Most graduation ceremonies-called commencement because of the connotation of beginning adult life-take place in late May. The planning starts in February. For larger universities, such as the University of Southern California, in Los Angeles-with 8,000 graduates this year, 40,000 guests and Governor Arnold Schwarzenegger as the keynote speaker and honorary degree recipient-it's all about organization.
Tickets for the Baccalaureate Dinner, which follows an interfaith celebration and benediction for students the day before graduation, went on sale just after classes began for the final semester. Then there are graduation fairs, rehearsals, sendoff parties, placement of orders for the souvenir DVD, renting of the cap and gown (about $40 for a bachelor's regalia, with option to buy at $600), hotel rooms booked for out-of-town family bringing gifts, and practicing of speeches by the valedictorians, the students with the highest grade point averages.

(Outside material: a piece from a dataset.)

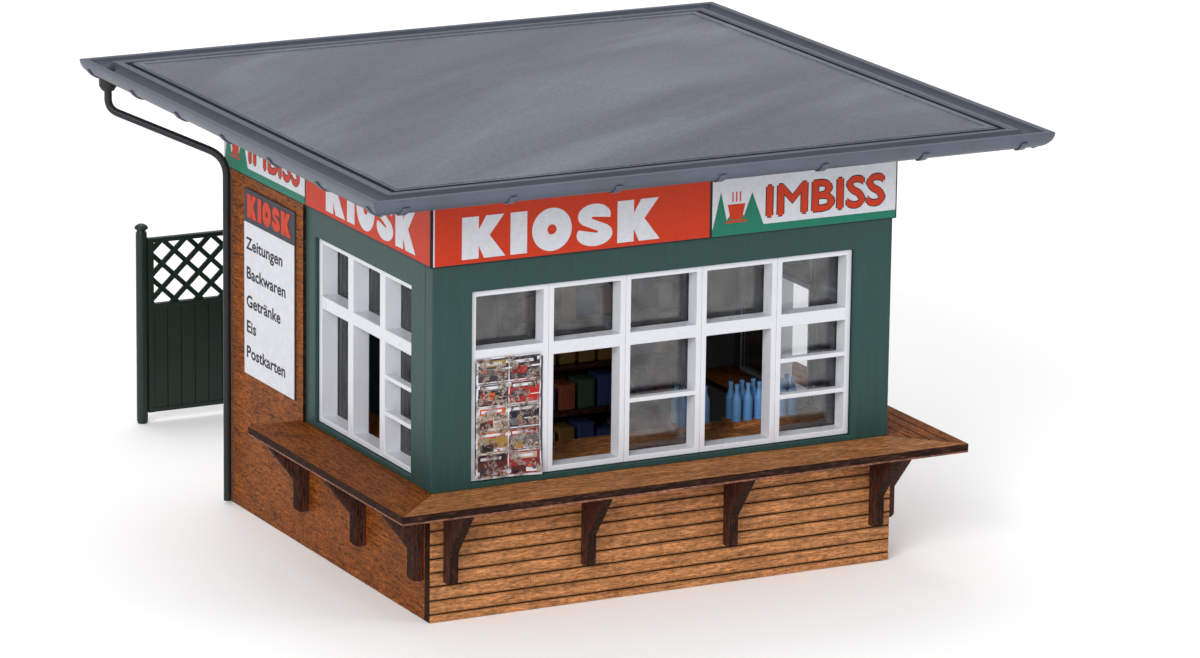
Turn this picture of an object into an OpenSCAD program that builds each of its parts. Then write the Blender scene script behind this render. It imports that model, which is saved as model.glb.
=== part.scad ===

Large institutions have a mass ceremony for all degree recipients, at which the guest speaker, university leaders and honorary degree recipients would make appearances; then each school or department holds a separate ceremony on campus for its own graduates, with the students' names called out and individual processions. This is usually followed by a tea or lunch. In the evening, graduates party with their friends.
In most cases, the all important degree certificate is not handed to the student at the ceremony, but mailed afterward once the final grades are tallied. -L.K.L.